For all these reasons, economists agree the official data understates true cross-border service transactions by a considerable margin. Some even argue that, properly measured, service trade is now larger than global merchandise trade. Cross-border data flows are typically not counted at all.

This massive under-the-radar trade explains why Trump never mentions service trade, as he berates Canada. It also explains the desire of U.S. negotiators to preserve the unregulated, largely untaxed treatment of global trade in digital services.

For example, they really hate Canada’s incoming Digital Services Tax: a small step toward making global tech giants pay something toward public infrastructure in the countries where they do business. There is no doubt that axing this tax (to borrow a phrase!) will top the U.S. agenda whenever they sit down to actually negotiate with Canada.

U.S.-based companies dominate global services trade, especially in technology and finance. Globally, the U.S. enjoyed a surplus in services trade of over $275 billion in 2023. This success offsets a significant proportion (one quarter or more) of the long-standing U.S. deficit in merchandise.

Canada needs to push back hard against Trump’s false characterization of the bilateral relationship. The U.S. doesn’t subsidize Canada. To the contrary, U.S. corporations exploit Canada, writes Jim Stanford

The official statistics undercount both the scale of service trade, and the U.S. advantage. But even those numbers confirm service trade is very important in the Canada-U.S. bilateral relationship, and that the U.S. enjoys a significant surplus. Canada is the second-largest export market for U.S. services in the world, taking in $86 billion (U.S.) in American-made services in 2023.

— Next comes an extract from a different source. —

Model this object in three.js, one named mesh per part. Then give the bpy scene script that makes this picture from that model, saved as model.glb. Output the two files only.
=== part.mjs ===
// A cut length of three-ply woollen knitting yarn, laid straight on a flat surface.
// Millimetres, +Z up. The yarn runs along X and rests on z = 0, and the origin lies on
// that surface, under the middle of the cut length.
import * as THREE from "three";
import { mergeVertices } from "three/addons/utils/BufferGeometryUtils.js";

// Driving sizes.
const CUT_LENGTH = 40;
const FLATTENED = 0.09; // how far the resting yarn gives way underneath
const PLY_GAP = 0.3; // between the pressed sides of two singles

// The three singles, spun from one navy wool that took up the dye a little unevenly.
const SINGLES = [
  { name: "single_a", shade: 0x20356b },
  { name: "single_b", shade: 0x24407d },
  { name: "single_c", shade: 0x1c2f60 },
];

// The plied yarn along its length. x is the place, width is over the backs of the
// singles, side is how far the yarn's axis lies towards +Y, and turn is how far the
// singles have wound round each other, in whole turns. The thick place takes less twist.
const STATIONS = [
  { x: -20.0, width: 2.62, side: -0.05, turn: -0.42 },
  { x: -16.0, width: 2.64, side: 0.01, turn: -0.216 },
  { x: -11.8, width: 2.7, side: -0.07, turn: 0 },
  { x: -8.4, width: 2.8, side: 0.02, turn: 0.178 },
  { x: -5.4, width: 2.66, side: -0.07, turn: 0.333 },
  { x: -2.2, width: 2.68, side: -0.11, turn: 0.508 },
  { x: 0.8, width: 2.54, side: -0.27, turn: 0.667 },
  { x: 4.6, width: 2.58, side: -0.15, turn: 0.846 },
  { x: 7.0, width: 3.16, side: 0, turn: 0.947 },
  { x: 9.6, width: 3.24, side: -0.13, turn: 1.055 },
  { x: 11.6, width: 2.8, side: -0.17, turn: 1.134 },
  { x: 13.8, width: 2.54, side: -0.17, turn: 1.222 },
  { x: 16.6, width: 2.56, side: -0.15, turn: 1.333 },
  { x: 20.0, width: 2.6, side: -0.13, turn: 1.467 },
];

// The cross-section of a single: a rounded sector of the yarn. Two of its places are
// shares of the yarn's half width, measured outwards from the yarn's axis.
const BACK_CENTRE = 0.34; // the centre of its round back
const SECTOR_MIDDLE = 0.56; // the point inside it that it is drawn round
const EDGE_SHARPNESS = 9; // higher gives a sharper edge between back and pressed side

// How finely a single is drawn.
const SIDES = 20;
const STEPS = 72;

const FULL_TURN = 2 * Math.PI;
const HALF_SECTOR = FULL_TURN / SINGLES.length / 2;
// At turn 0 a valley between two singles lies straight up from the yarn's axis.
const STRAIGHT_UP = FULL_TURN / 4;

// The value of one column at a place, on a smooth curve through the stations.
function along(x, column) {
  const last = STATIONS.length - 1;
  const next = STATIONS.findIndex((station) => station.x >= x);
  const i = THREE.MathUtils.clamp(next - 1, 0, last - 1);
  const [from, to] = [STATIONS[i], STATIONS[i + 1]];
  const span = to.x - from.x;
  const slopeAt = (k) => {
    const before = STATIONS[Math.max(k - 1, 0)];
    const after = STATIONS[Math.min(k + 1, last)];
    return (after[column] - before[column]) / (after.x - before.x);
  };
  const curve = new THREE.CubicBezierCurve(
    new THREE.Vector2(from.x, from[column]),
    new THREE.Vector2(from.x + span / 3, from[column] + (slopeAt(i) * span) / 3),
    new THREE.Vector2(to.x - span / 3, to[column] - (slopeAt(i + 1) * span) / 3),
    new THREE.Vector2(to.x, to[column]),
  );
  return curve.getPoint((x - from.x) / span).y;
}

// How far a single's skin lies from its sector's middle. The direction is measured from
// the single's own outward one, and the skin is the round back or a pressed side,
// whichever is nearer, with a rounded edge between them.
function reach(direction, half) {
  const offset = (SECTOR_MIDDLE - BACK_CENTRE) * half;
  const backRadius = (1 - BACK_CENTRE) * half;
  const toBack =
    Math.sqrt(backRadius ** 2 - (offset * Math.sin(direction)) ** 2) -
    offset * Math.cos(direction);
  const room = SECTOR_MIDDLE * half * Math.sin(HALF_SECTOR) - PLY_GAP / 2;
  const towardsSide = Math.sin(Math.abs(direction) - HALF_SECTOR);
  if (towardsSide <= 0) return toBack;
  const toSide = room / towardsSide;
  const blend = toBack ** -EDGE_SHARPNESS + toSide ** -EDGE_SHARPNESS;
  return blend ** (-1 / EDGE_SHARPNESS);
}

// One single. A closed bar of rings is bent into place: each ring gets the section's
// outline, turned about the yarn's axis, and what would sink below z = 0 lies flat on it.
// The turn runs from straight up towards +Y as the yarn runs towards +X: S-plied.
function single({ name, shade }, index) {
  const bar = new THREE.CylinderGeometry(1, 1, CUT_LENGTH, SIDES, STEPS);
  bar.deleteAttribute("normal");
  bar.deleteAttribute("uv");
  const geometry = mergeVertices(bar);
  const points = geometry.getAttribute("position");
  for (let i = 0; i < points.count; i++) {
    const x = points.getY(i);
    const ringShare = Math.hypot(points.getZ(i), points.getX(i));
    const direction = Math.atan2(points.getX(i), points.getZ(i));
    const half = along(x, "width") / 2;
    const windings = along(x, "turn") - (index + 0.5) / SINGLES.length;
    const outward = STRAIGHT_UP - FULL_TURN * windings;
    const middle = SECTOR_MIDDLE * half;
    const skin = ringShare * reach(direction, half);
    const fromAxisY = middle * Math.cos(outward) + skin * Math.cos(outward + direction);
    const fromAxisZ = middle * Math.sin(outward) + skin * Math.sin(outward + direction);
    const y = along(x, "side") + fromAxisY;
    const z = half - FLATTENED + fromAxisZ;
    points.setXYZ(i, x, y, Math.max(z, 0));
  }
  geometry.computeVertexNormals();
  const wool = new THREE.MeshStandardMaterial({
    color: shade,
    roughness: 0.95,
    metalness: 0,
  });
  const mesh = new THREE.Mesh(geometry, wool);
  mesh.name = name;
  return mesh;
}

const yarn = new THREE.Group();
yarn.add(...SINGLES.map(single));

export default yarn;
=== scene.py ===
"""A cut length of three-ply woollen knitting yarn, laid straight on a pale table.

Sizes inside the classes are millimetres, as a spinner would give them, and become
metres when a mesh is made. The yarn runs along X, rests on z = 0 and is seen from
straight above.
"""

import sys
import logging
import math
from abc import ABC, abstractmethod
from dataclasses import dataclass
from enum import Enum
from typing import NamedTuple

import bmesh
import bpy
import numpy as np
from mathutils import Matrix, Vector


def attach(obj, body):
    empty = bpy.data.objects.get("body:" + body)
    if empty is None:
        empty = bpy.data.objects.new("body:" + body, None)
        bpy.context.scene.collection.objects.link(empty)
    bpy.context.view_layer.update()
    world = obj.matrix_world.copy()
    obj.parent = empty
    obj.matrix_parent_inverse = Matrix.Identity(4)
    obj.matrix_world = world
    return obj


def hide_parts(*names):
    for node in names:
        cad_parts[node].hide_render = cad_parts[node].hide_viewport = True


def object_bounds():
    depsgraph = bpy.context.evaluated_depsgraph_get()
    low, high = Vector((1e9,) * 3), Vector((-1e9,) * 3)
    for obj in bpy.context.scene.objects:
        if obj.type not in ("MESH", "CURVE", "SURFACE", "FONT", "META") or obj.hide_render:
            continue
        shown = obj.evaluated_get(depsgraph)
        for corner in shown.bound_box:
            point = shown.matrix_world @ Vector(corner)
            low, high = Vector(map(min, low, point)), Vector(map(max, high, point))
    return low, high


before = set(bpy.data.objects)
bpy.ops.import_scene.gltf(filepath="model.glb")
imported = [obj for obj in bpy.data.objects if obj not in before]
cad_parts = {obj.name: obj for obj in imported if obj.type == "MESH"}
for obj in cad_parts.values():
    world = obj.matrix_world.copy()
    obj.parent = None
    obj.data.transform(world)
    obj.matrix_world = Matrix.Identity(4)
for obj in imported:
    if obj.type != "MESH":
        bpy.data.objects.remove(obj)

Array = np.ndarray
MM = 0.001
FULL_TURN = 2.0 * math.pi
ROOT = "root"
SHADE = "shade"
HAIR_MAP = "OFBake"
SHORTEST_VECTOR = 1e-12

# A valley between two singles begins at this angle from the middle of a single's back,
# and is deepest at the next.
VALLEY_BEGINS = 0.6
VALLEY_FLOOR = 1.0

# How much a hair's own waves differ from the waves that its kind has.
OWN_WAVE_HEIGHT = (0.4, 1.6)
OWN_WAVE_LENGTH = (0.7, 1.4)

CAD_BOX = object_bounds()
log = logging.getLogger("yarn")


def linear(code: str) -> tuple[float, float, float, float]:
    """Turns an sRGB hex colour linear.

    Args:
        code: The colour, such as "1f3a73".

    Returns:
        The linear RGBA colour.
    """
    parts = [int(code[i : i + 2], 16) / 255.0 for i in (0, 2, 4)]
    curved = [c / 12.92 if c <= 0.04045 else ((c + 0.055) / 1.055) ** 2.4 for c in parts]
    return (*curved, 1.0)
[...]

And the U.S. services surplus with Canada ($32 billion U.S. in 2023) is also the second-largest of any country, behind only Ireland. Keep in mind, most U.S. “exports” to Ireland are an accounting trick to shift profits of U.S. tech giants like Microsoft and Apple to a lower-tax European jurisdiction. Excluding this case, Canada is the most important market for net exports of U.S. services.

The U.S. statistics show their bilateral service surplus with Canada offsets almost half its bilateral deficit in merchandise. And this almost certainly underestimates the true surplus — given their dominance in new, hard-to-measure activities like data, streaming, e-commerce and digital platforms.

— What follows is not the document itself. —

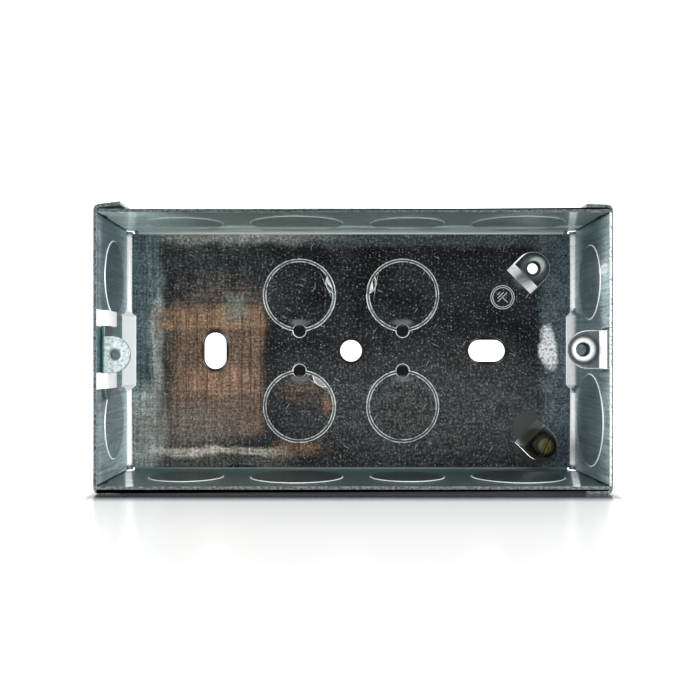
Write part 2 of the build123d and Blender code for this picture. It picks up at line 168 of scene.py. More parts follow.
class Place:
    """Where on the box a finish is being drawn, in millimetres, as sockets of its node tree."""

    def __init__(self, tree: NodeTree) -> None:
        """Add the nodes that give the place.

        Args:
            tree: node tree of the finish.
        """
        self.tree = tree
        coords = add(tree, "TexCoord")
        self.whole = add(tree, "Mapping", {
            "Vector": coords.outputs["Object"],
            "Location": (0.0, HALF_DEPTH, -CENTRE_HEIGHT),
            "Scale": (TO_MM, TO_MM, TO_MM),
        })
        parts = add(tree, "SeparateXYZ", {"Vector": self.whole})
        self.x, self.depth, self.high = (parts.outputs[axis] for axis in "XYZ")
        self.facing = add(tree, "SeparateXYZ", {"Vector": coords.outputs["Normal"]})
        # Patterns are flat ones, which are cheap; leaning them over the depth keeps them on the walls
        flatness = add(tree, "Math", (self.facing.outputs["Z"],), "ABSOLUTE")
        lean = add(tree, "Math", (flatness, LEAN), "MULTIPLY")
        leaning = [
            add(tree, "Math", (self.depth, slope, value), "MULTIPLY_ADD")
            for value, slope in ((self.x, LEAN), (self.high, lean))
        ]
        self.pattern = add(tree, "CombineXYZ", {"X": leaning[0], "Y": leaning[1]})
        self.floor = add(tree, "CombineXYZ", {"X": self.x, "Y": self.high})
        self.walls = {
            "Z": add(tree, "CombineXYZ", {"X": self.x, "Y": self.depth}),
            "X": add(tree, "CombineXYZ", {"X": self.depth, "Y": self.high}),
        }

    @cached_property
    def sizes(self) -> tuple[Node, Node]:
        """Measure how far it is off the box's middle.

        Returns:
            What gives the distance sideways and in height.
        """
        across, up = (add(self.tree, "Math", (v,), "ABSOLUTE") for v in (self.x, self.high))
        return across, up

    @cached_property
    def insets(self) -> tuple[Node, Node]:
        """Measure how far it is in from the end walls and from the long walls.

        Returns:
            What gives the two distances.
        """
        across, up = (
            add(self.tree, "Math", (wall, size), "SUBTRACT")
            for wall, size in zip((INNER_WIDTH, INNER_HEIGHT), self.sizes)
        )
        return across, up

    @cached_property
    def standing_gap(self) -> Node:
        """Measure how far the metal stands in from the nearest wall.

        Returns:
            A node that gives the distance.
        """
        return add(self.tree, "Math", self.insets, "MINIMUM")

    @cached_property
    def outer(self) -> Node:
        """Find the outer faces of the folded sheet.

        Returns:
            A node that gives 1 outside.
        """
        reach: Any = add(self.tree, "Math", (self.depth, DEPTH - SHEET / 2), "SUBTRACT")
        for size, wall in zip(self.sizes, (HALF_WIDTH, HALF_HEIGHT)):
            past = add(self.tree, "Math", (size, wall - SHEET / 2), "SUBTRACT")
            reach = add(self.tree, "Math", (reach, past), "MAXIMUM")
        return add(self.tree, "Math", (reach, 0.0), "GREATER_THAN")

    @cached_property
    def worked(self) -> Node:
        """Find bent and sheared surface: it is square to none of the sheet's three directions.

        Returns:
            A node that gives 1 on worked metal and 0 on flat sheet.
        """
        most: Any = 0.0
        for axis in "XYZ":
            size = add(self.tree, "Math", (self.facing.outputs[axis],), "ABSOLUTE")
            most = add(self.tree, "Math", (most, size), "MAXIMUM")
        return add(self.tree, "MapRange", {
            "Value": most, "From Min": 0.995, "From Max": 0.97,
        }, interpolation_type="SMOOTHSTEP")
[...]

A trade deficit is not a subsidy, but there are other reasons why our bilateral service trade with the U.S. constitutes an unusually sweet deal for Americans. Indeed, the poor regulation and taxation of these services (in contrast to other, more traditional businesses) does constitute an effective subsidy by Canadians to these hugely profitable U.S. firms. Other businesses must pay taxes for the infrastructure and other public costs of running the society where they make money. But these companies are given a free pass.

Canada needs to push back hard against Trump’s false characterization of the bilateral relationship. The U.S. doesn’t subsidize Canada. To the contrary, U.S. corporations exploit Canada. And the massive profits collected from Canadians by U.S. tech giants —largely unregulated, untaxed, and even uncounted —are among the worst examples.

Economic facts and logic won’t cause a bully like Trump to back down. But knowing that a breakdown in this lucrative two-way trade would hurt American companies, at least as much as Canadian ones, helps buttress our bargaining power to negotiate a more cooperative way out of looming trade chaos.

Jim Stanford is Economist and Director of the Centre for Future Work in Vancouver, and author of the recent report, Who’s Subsidizing Whom? Myth and Reality about the Canada-U.S. Trade Balance.